--- DATASET EXTRACT ---

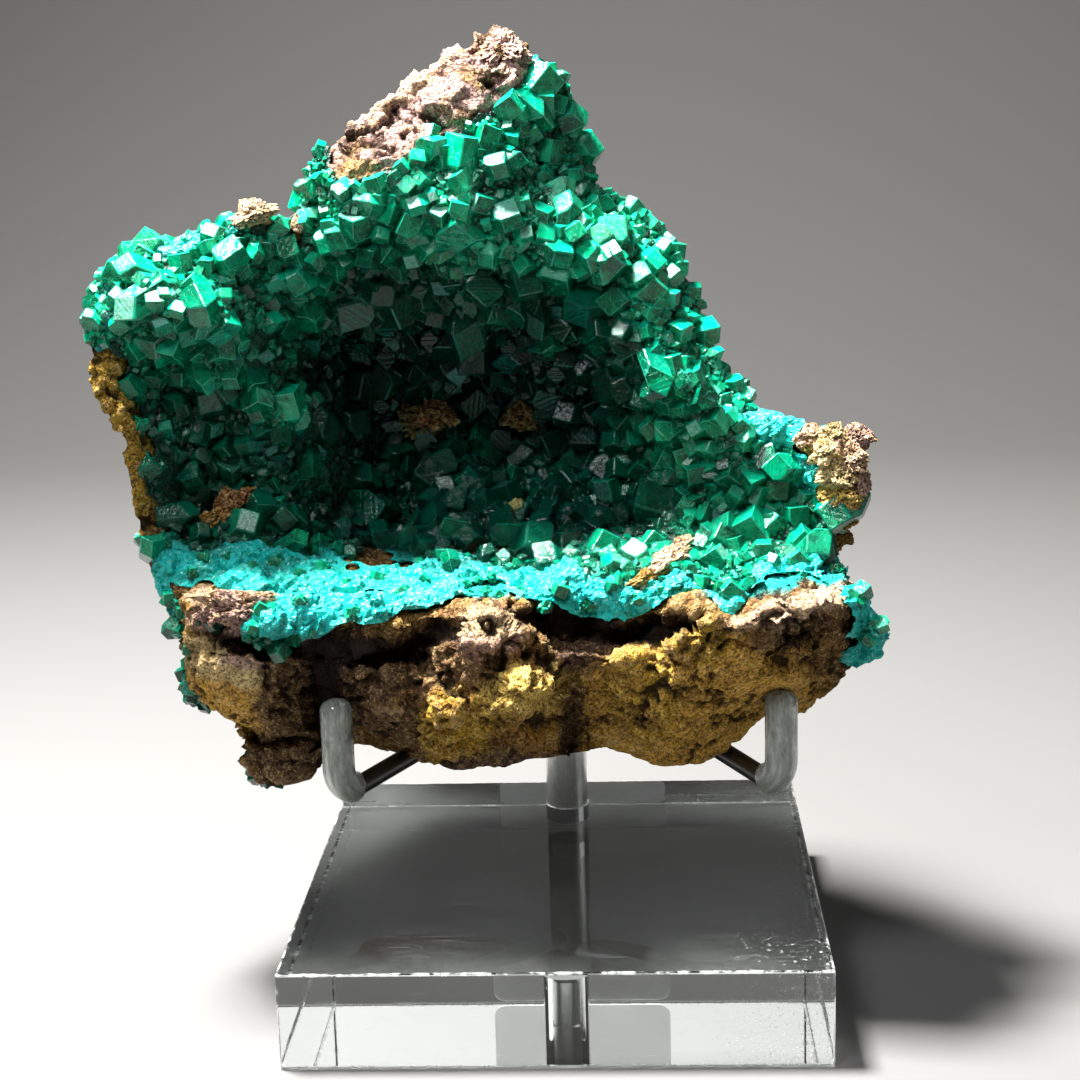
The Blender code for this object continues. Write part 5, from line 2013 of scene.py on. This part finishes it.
                foot = spot + slide + normal * rise
                spin = self._spin(item, along, spot, eye, chance)
                place = Matrix.Translation(foot) @ (along.to_track_quat("Z", "X") @ spin).to_matrix().to_4x4()
                # The tip face that mirrors the key lamp is also whitened, as a painted glare.
                whitened = item.frost_and_glare_face or (item.gleam is Gleam.KEY and index == 0)
                heap.add(
                    shapes[item.length, whitened, int(chance.integers(4))],
                    place @ Matrix.Scale(own, 4),
                    min(max(item.tone + chance.normal(0.0, 0.05), 0.0), 1.0),
                    chance.uniform(0.0, 1.0),
                    1.0 if item.frost_and_glare_face else 0.7,
                )
        return heap.build("crystals_placed"), free

    @staticmethod
    def _mirror(spot: Vector, axis: Vector, lamp: Vector, eye: Vector) -> Vector:
        """Return the axis whose tip face mirrors a lamp to the camera."""
        face = ((lamp - spot).normalized() + (eye - spot).normalized()).normalized()
        lean = (axis - face * axis.dot(face)).normalized()
        tilt = math.atan(TIP_SLOPE)
        return (face * math.cos(tilt) + lean * math.sin(tilt)).normalized()

    @staticmethod
    def _spin(item: Placed, axis: Vector, spot: Vector, eye: Vector, chance: np.random.Generator) -> Quaternion:
        """Return the turn about the axis, with a tip face to the lamp where one gleams."""
        if item.gleam.value is None:
            return Quaternion((0.0, 0.0, 1.0), chance.uniform(0.0, 2.0 * math.pi))
        face = ((item.lamp() - spot).normalized() + (eye - spot).normalized()).normalized()
        own = axis.to_track_quat("Z", "X").inverted() @ face
        return Quaternion((0.0, 0.0, 1.0), math.atan2(own.y, own.x))

    def _habit(self, points: np.ndarray) -> tuple[np.ndarray, np.ndarray, np.ndarray]:
        """Return the crystals' size, tone and crust at each point."""
        pixels = ragged(points)
        size = np.full(len(points), 2.8)
        tone = np.full(len(points), 0.25)
        crusted = np.zeros(len(points))
        for habit in self.habits:
            share = habit.spot.weight(pixels)
            size = size * (1.0 - share) + habit.size * share
            tone = tone * (1.0 - share) + habit.tone * share
            crusted = crusted * (1.0 - share) + habit.crust * share
        return size, tone, crusted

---

EXERCISE REQUIREMENTS.
Produce the lines from the top of the listing through the "return (face *" line exactly as they appear, with no additional output.

COMPLETED TASK.
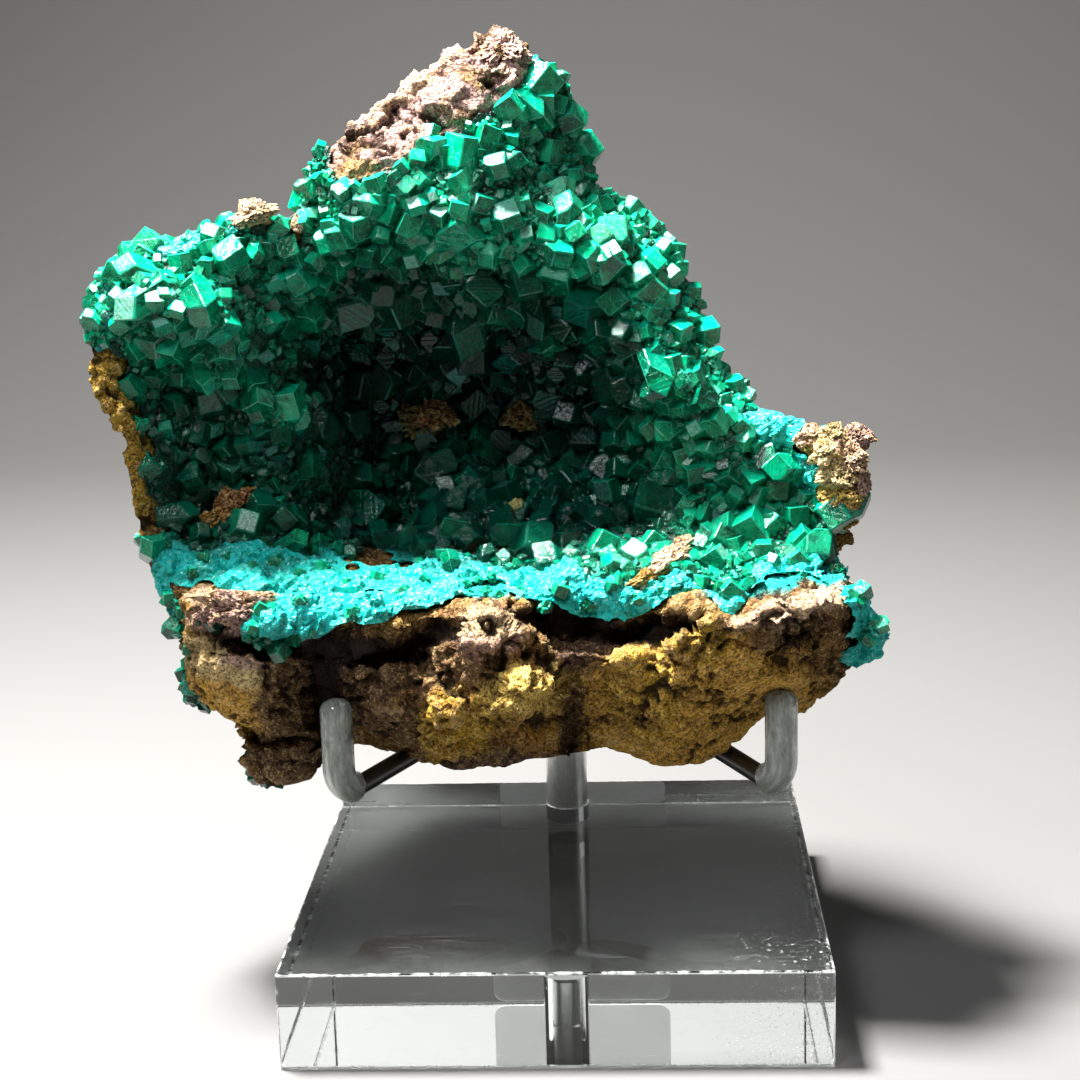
The Blender code for this object continues. Write part 5, from line 2013 of scene.py on. This part finishes it.
                foot = spot + slide + normal * rise
                spin = self._spin(item, along, spot, eye, chance)
                place = Matrix.Translation(foot) @ (along.to_track_quat("Z", "X") @ spin).to_matrix().to_4x4()
                # The tip face that mirrors the key lamp is also whitened, as a painted glare.
                whitened = item.frost_and_glare_face or (item.gleam is Gleam.KEY and index == 0)
                heap.add(
                    shapes[item.length, whitened, int(chance.integers(4))],
                    place @ Matrix.Scale(own, 4),
                    min(max(item.tone + chance.normal(0.0, 0.05), 0.0), 1.0),
                    chance.uniform(0.0, 1.0),
                    1.0 if item.frost_and_glare_face else 0.7,
                )
        return heap.build("crystals_placed"), free

    @staticmethod
    def _mirror(spot: Vector, axis: Vector, lamp: Vector, eye: Vector) -> Vector:
        """Return the axis whose tip face mirrors a lamp to the camera."""
        face = ((lamp - spot).normalized() + (eye - spot).normalized()).normalized()
        lean = (axis - face * axis.dot(face)).normalized()
        tilt = math.atan(TIP_SLOPE)
        return (face * math.cos(tilt) + lean * math.sin(tilt)).normalized()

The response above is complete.